- [RECORDED INFORMATION]:
○ ○ ○ ○
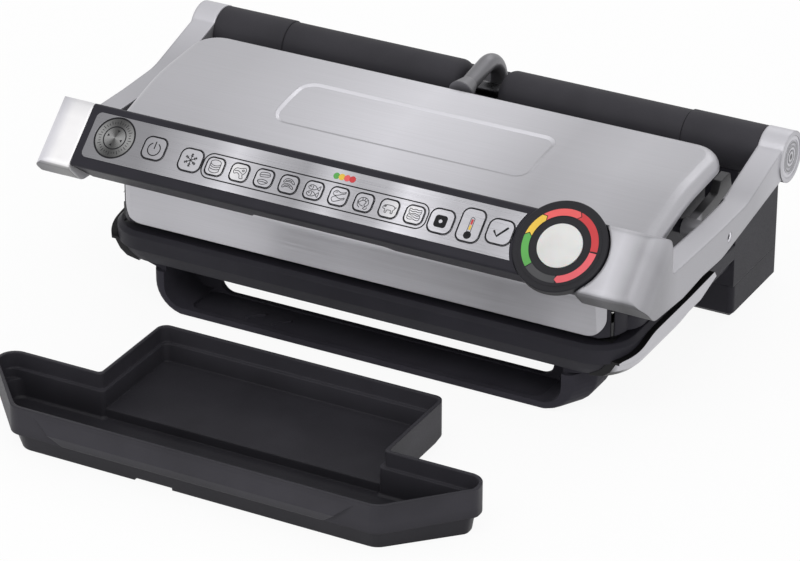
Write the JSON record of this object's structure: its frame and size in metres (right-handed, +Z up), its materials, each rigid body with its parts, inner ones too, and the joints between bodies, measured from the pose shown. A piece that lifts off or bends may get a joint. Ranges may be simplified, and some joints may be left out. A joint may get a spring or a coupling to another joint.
{
  "type": "contact grill",
  "caption": "Countertop contact grill with a floating hinged lid, full width handle with keys and a light ring, ribbed plates, a looped front foot and a pull out drip tray.",
  "frame": {"origin": "centre of the bounding box's underside at rest, on the counter, with the drip tray out in front", "axes": "+X to the user's right, +Y to the back, +Z up"},
  "size_m": [0.46, 0.471, 0.1589],
  "materials": {
    "satin_silver": "satin silver paint",
    "brushed_sheet": "brushed stainless sheet",
    "brushed_inlay": "brushed control panel inlay",
    "black_plastic": "moulded black plastic, satin",
    "tube_plastic": "black hinge covers, fine grain",
    "tray_plastic": "moulded black drip tray",
    "plate_coat": "die cast plate with dark non stick coat",
    "heater_steel": "dull heater tube",
    "reflector_metal": "bright reflector sheet",
    "shaft_steel": "turned steel shaft",
    "screw_steel": "plated screw",
    "rubber": "black rubber",
    "conduit_grey": "grey moulded cable guide",
    "key_face": "silver printed key caps",
    "emblem_metal": "spun metal disc",
    "disc_metal": "turned end disc",
    "dome_white": "translucent white light dome",
    "bezel_black": "gloss black ring bezel",
    "ring_red": "red printed segment",
    "ring_salmon": "light red printed segment",
    "ring_yellow": "yellow printed segment",
    "ring_green": "green printed segment",
    "ring_grey": "dark grey printed segment",
    "ring_rose": "rose printed segment"
  },
  "bodies": {
    "base": {"base_tub": "black_plastic", "side_trim_left": "satin_silver", "side_trim_right": "satin_silver", "foot_frame": "black_plastic", "rubber_feet": "rubber", "rear_housing": "black_plastic", "rear_base": "black_plastic", "hinge_shaft": "shaft_steel", "tube_cover_left": "tube_plastic", "tube_cover_right": "tube_plastic", "hinge_sleeve_left": "tube_plastic", "hinge_sleeve_right": "tube_plastic", "lower_plate": "plate_coat", "lower_heater": "heater_steel", "lower_reflector": "reflector_metal", "cord_gland": "rubber"},
    "handle_frame": {"handle_arm_left": "satin_silver", "handle_arm_right": "satin_silver", "hinge_discs": "disc_metal", "arm_pivot_screws": "screw_steel", "panel_housing": "black_plastic", "panel_inlay": "brushed_inlay", "sensor_emblem": "emblem_metal", "ring_bezel": "bezel_black", "ring_segment_red": "ring_red", "ring_segment_salmon": "ring_salmon", "ring_segment_yellow": "ring_yellow", "ring_segment_green": "ring_green", "ring_segment_grey": "ring_grey", "ring_segment_rose": "ring_rose", "indicator_dome": "dome_white"},
    "lid": {"lid_housing": "black_plastic", "lid_sheet": "brushed_sheet", "upper_plate": "plate_coat", "upper_heater": "heater_steel", "upper_reflector": "reflector_metal", "lid_levers": "conduit_grey", "cable_conduit": "conduit_grey"},
    "drip_tray": {"drip_tray": "tray_plastic"},
    "power_key_cap": {"power_key": "key_face"},
    "defrost_key_cap": {"defrost_key": "key_face"},
    "program_key_1_cap": {"program_key_1": "key_face"},
    "program_key_2_cap": {"program_key_2": "key_face"},
    "program_key_3_cap": {"program_key_3": "key_face"},
    "program_key_4_cap": {"program_key_4": "key_face"},
    "program_key_5_cap": {"program_key_5": "key_face"},
    "program_key_6_cap": {"program_key_6": "key_face"},
    "program_key_7_cap": {"program_key_7": "key_face"},
    "program_key_8_cap": {"program_key_8": "key_face"},
    "program_key_9_cap": {"program_key_9": "key_face"},
    "manual_key_cap": {"manual_key": "key_face"},
    "temperature_key_cap": {"temperature_key": "key_face"},
    "confirm_key_cap": {"confirm_key": "key_face"}
  },
  "joints": [
    {"name": "lid_hinge", "type": "hinge", "parent": "base", "child": "handle_frame", "pos_m": [0, 0.1685, 0.1275], "axis": [-1, 0, 0], "range_deg": [0, 95]},
    {"name": "lid_float", "type": "hinge", "parent": "handle_frame", "child": "lid", "pos_m": [0, 0.0715, 0.11], "axis": [-1, 0, 0], "range_deg": [-1.5, 1.5]},
    {"name": "drip_tray_slide", "type": "slide", "parent": "base", "child": "drip_tray", "axis": [0, 1, 0], "range_m": [0, 0.14]},
    {"name": "power_key_press", "type": "slide", "parent": "handle_frame", "child": "power_key_cap", "axis": [0, 0.6673, -0.7448], "range_m": [0, 0.0005], "stiffness_N_per_m": 400, "springref_m": -0.0005},
    {"name": "defrost_key_press", "type": "slide", "parent": "handle_frame", "child": "defrost_key_cap", "axis": [0, 0.6673, -0.7448], "range_m": [0, 0.0005], "stiffness_N_per_m": 400, "springref_m": -0.0005},
    {"name": "program_key_1_press", "type": "slide", "parent": "handle_frame", "child": "program_key_1_cap", "axis": [0, 0.6673, -0.7448], "range_m": [0, 0.0005], "stiffness_N_per_m": 400, "springref_m": -0.0005},
    {"name": "program_key_2_press", "type": "slide", "parent": "handle_frame", "child": "program_key_2_cap", "axis": [0, 0.6673, -0.7448], "range_m": [0, 0.0005], "stiffness_N_per_m": 400, "springref_m": -0.0005},
    {"name": "program_key_3_press", "type": "slide", "parent": "handle_frame", "child": "program_key_3_cap", "axis": [0, 0.6673, -0.7448], "range_m": [0, 0.0005], "stiffness_N_per_m": 400, "springref_m": -0.0005},
    {"name": "program_key_4_press", "type": "slide", "parent": "handle_frame", "child": "program_key_4_cap", "axis": [0, 0.6673, -0.7448], "range_m": [0, 0.0005], "stiffness_N_per_m": 400, "springref_m": -0.0005},
    {"name": "program_key_5_press", "type": "slide", "parent": "handle_frame", "child": "program_key_5_cap", "axis": [0, 0.6673, -0.7448], "range_m": [0, 0.0005], "stiffness_N_per_m": 400, "springref_m": -0.0005},
    {"name": "program_key_6_press", "type": "slide", "parent": "handle_frame", "child": "program_key_6_cap", "axis": [0, 0.6673, -0.7448], "range_m": [0, 0.0005], "stiffness_N_per_m": 400, "springref_m": -0.0005},
    {"name": "program_key_7_press", "type": "slide", "parent": "handle_frame", "child": "program_key_7_cap", "axis": [0, 0.6673, -0.7448], "range_m": [0, 0.0005], "stiffness_N_per_m": 400, "springref_m": -0.0005},
    {"name": "program_key_8_press", "type": "slide", "parent": "handle_frame", "child": "program_key_8_cap", "axis": [0, 0.6673, -0.7448], "range_m": [0, 0.0005], "stiffness_N_per_m": 400, "springref_m": -0.0005},
    {"name": "program_key_9_press", "type": "slide", "parent": "handle_frame", "child": "program_key_9_cap", "axis": [0, 0.6673, -0.7448], "range_m": [0, 0.0005], "stiffness_N_per_m": 400, "springref_m": -0.0005},
    {"name": "manual_key_press", "type": "slide", "parent": "handle_frame", "child": "manual_key_cap", "axis": [0, 0.6673, -0.7448], "range_m": [0, 0.0005], "stiffness_N_per_m": 400, "springref_m": -0.0005},
    {"name": "temperature_key_press", "type": "slide", "parent": "handle_frame", "child": "temperature_key_cap", "axis": [0, 0.6673, -0.7448], "range_m": [0, 0.0005], "stiffness_N_per_m": 400, "springref_m": -0.0005},
    {"name": "confirm_key_press", "type": "slide", "parent": "handle_frame", "child": "confirm_key_cap", "axis": [0, 0.6673, -0.7448], "range_m": [0, 0.0005], "stiffness_N_per_m": 400, "springref_m": -0.0005}
  ]
}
○ ○ ○ ○
Extract from the data every line where "materials" shows up.

- [EXERCISE SOLUTION]:
Write the JSON record of this object's structure: its frame and size in metres (right-handed, +Z up), its materials, each rigid body with its parts, inner ones too, and the joints between bodies, measured from the pose shown. A piece that lifts off or bends may get a joint. Ranges may be simplified, and some joints may be left out. A joint may get a spring or a coupling to another joint.
  "materials": {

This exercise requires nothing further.